Harper Collins launched Brian Sibley’s biography of Peter Jackson at Park Road Post last night with an interview between writer Tom Scott and the film maker.
These days PJ seems to enjoy interviews, approaching them with a relaxed, anecdotal style that makes the most of the storyteller in him. Some of what he said repeated what we’ve heard elsewhere, but he said some interesting things in reply to Scott’s questions on becoming a film maker. Jackson said it was almost a process of “natural selection” that weeded out anyone but those willing to persevere for years. Most people fall by the wayside, he said.
“There’s nothing that anybody can do at school, no exams you can sit that are really going to help you in the film industry. There’s nothing I could suggest that anyone does. Even film schools…if you’re a real film maker, I suggest you don’t need them.”
Scott suggested that by starting out being his own cameraman, actor, director and props maker, Jackson had in a sense invented his own apprenticeship and then served it.
Jackson agreed, and then added that any time he watched a movie he could make it serve as a film school. For example, just three weeks ago he’d been in a hotel room in Hong Kong, too tired to go out. Flicking through the TV channels he’d found a Spielberg movie he’d seen three or four times before, but this time he watched it entirely to see how Spielberg framed the shots, moved the camera, followed the characters and so on.
Other times, he said, he’d watch really good movies to pick himself up. Sometimes during LOTR filming he’d feel exhausted, his imagination worn out, so he’d watch something like Scorsese’s Goodfellas. “You watch those and you get jazzed up. That’s real film making.”
Jackson described how he’d failed to get a job at the National Film Unit, his first port of call when he left school. They liked him, but there were simply no jobs. That night, he opened the paper to the “Situations Vacant” pages and saw the job “Photo engraver.” He said he didn’t even know what a photo-engraver was, but just saw the word “photo” and thought that was a start, at least, even though he preferred his photos to be moving.
How did his parents feel about his photo engraving apprenticeship, Scott asked. Jackson said they were thrilled, as for most of his childhood they had thought he would become a film maker. Since they knew nothing about film, (and there was almost no film industry in NZ, he noted elsewhere) they probably found that quite scary.
Scott asked him about talent and confidence: when did Jackson develop his “extraordinary certainty” and realise he had the potential to make great movies?
“It’s not even confidence,” Jackson said. “Fear is what motivates you when you’re making movies – which is a good thing.” He went on to describe a dream he had every night while he was making LOTR. “I have an anxiety dream when I’m filming that I’m on the set and there’s all these people around, and I don’t know what movie I’m making. During the day I’m convinced I’m making the worst movie ever.”
The gala event attracted lots of Wellington glitterati (well, a minister and a deputy mayor), Harper Collins publishing people, Dominion Post folk (they’d sponsored a competition giving away tickets to the event), twenty lucky Wellingtonians who’d won said competition, booksellers, and local luminaries from the film world including Dan Hennah and Richard Taylor.

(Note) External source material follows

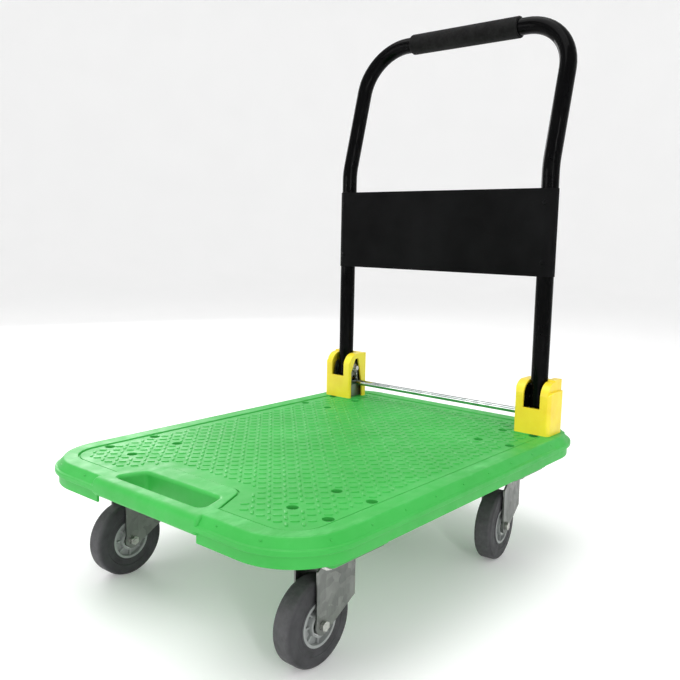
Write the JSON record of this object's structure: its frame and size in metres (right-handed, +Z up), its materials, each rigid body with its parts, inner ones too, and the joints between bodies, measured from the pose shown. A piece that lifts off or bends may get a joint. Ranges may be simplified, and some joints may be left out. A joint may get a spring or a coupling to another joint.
{
  "type": "folding platform cart",
  "caption": "Flat moulded platform on fixed and swivelling casters, with a tubular push handle that folds down onto the deck and locks by a sprung cross bar.",
  "frame": {"origin": "on the floor, under the centre of the deck", "axes": "+X across the deck, +Y along the deck from the hand grip to the handle, +Z up"},
  "size_m": [0.605, 0.825, 1.0055],
  "materials": {
    "deck_plastic": "moulded polypropylene, light satin sheen",
    "cover_plastic": "smooth moulded plastic",
    "handle_enamel": "gloss black powder coat",
    "panel_enamel": "fine textured black powder coat",
    "grip_foam": "closed cell foam",
    "bar_chrome": "bright plated",
    "zinc_sheet": "zinc plated pressed sheet",
    "zinc_fasteners": "bright zinc plate",
    "spring_wire": "drawn wire",
    "bearing_steel": "ground steel",
    "tyre_rubber": "matt moulded rubber",
    "hub_plastic": "moulded nylon"
  },
  "bodies": {
    "chassis": {"deck": "deck_plastic", "caster_bolts": "zinc_fasteners", "caster_nuts": "zinc_fasteners", "front_fork_left": "zinc_sheet", "front_fork_right": "zinc_sheet", "front_axle_bolts": "zinc_fasteners", "front_axle_sleeves": "zinc_fasteners", "front_axle_nuts": "zinc_fasteners", "swivel_plate_left": "zinc_sheet", "swivel_plate_right": "zinc_sheet", "swivel_balls": "bearing_steel", "kingpins": "zinc_fasteners", "hinge_bracket_left": "zinc_sheet", "hinge_bracket_right": "zinc_sheet", "bracket_bolts": "zinc_fasteners", "bracket_nuts": "zinc_fasteners", "pivot_bolt_left": "zinc_fasteners", "pivot_bolt_right": "zinc_fasteners", "pivot_nuts": "zinc_fasteners", "hinge_cover_left": "cover_plastic", "hinge_cover_right": "cover_plastic", "cover_screws": "zinc_fasteners", "spring_left": "spring_wire", "spring_right": "spring_wire"},
    "handle": {"handle_tube": "handle_enamel", "cam_left": "handle_enamel", "cam_right": "handle_enamel", "grip_sleeve": "grip_foam", "back_panel": "panel_enamel", "panel_rivets": "panel_enamel"},
    "lock_bar_set": {"lock_bar": "bar_chrome", "bar_clips": "zinc_fasteners"},
    "caster_left": {"swivel_fork_left": "zinc_sheet", "rear_axle_bolt_left": "zinc_fasteners", "rear_axle_sleeve_left": "zinc_fasteners", "rear_axle_nut_left": "zinc_fasteners"},
    "caster_right": {"swivel_fork_right": "zinc_sheet", "rear_axle_bolt_right": "zinc_fasteners", "rear_axle_sleeve_right": "zinc_fasteners", "rear_axle_nut_right": "zinc_fasteners"},
    "wheel_front_left": {"front_hub_left": "hub_plastic", "front_tyre_left": "tyre_rubber", "front_bearings_left": "bearing_steel"},
    "wheel_front_right": {"front_hub_right": "hub_plastic", "front_tyre_right": "tyre_rubber", "front_bearings_right": "bearing_steel"},
    "wheel_rear_left": {"rear_hub_left": "hub_plastic", "rear_tyre_left": "tyre_rubber", "rear_bearings_left": "bearing_steel"},
    "wheel_rear_right": {"rear_hub_right": "hub_plastic", "rear_tyre_right": "tyre_rubber", "rear_bearings_right": "bearing_steel"}
  },
  "joints": [
    {"name": "handle_fold", "type": "hinge", "parent": "chassis", "child": "handle", "pos_m": [0, 0.318, 0.283], "axis": [1, 0, 0], "range_deg": [0, 90]},
    {"name": "lock_lift", "type": "slide", "parent": "chassis", "child": "lock_bar_set", "axis": [0, 0, 1], "range_m": [0, 0.008], "stiffness_N_per_m": 1500, "springref_m": 0.014, "deforming": ["spring_left", "spring_right"]},
    {"name": "swivel_left", "type": "hinge", "parent": "chassis", "child": "caster_left", "pos_m": [-0.215, 0.24, 0.145], "axis": [0, 0, 1], "continuous": true},
    {"name": "swivel_right", "type": "hinge", "parent": "chassis", "child": "caster_right", "pos_m": [0.215, 0.24, 0.145], "axis": [0, 0, 1], "continuous": true},
    {"name": "front_wheel_spin_left", "type": "hinge", "parent": "chassis", "child": "wheel_front_left", "pos_m": [-0.215, -0.29, 0.0625], "axis": [1, 0, 0], "continuous": true},
    {"name": "front_wheel_spin_right", "type": "hinge", "parent": "chassis", "child": "wheel_front_right", "pos_m": [0.215, -0.29, 0.0625], "axis": [1, 0, 0], "continuous": true},
    {"name": "rear_wheel_spin_left", "type": "hinge", "parent": "caster_left", "child": "wheel_rear_left", "pos_m": [-0.20943, 0.20039, 0.0625], "axis": [0.9903, 0.1392, 0], "continuous": true},
    {"name": "rear_wheel_spin_right", "type": "hinge", "parent": "caster_right", "child": "wheel_rear_right", "pos_m": [0.22057, 0.20039, 0.0625], "axis": [0.9903, 0.1392, 0], "continuous": true}
  ]
}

Peter Jackson was introduced by Harper Collins managing director Tony Fisk, who said the biography answered the question, “How on earth did this guy come to be making The Lord of the Rings?”. “That’s the question Peter Jackson sets out to answer in this book,” Fisk said. He also mentioned that the captions to the photos were written by Peter himself, and were in themselves a delight. “We’re treated to things like the sight of his teenage bedroom with all its projects and his birthday cake complete with Kong decorations.”
Many of us had never been in Park Road Post before, so we were pretty stunned by the small theatre where the interview took place. It is a pocket version of the vaguely oriental-fantasy film palaces of the Twenties and Thirties, complete with goddess-shaped pillars holding lamps and wreaths of greenery, faux windows with Moorish filigree-work, plush swags of velvet curtains, and a star-spangled ceiling imitating the night sky. Truly a cinema dream.
Thanks to Dominion Post reporter Tom Cardy for Peter Jackon’s quotes about film school – I didn’t get as complete a transcript from my notes. And double thanks to him for getting my copy of the book signed by Peter. I had to leave early to go to work.
I’ll post a review of “Peter Jackson: A Film-maker’s Journey” itself in a few days. The brief glance I’ve had time for so far looks very, very good.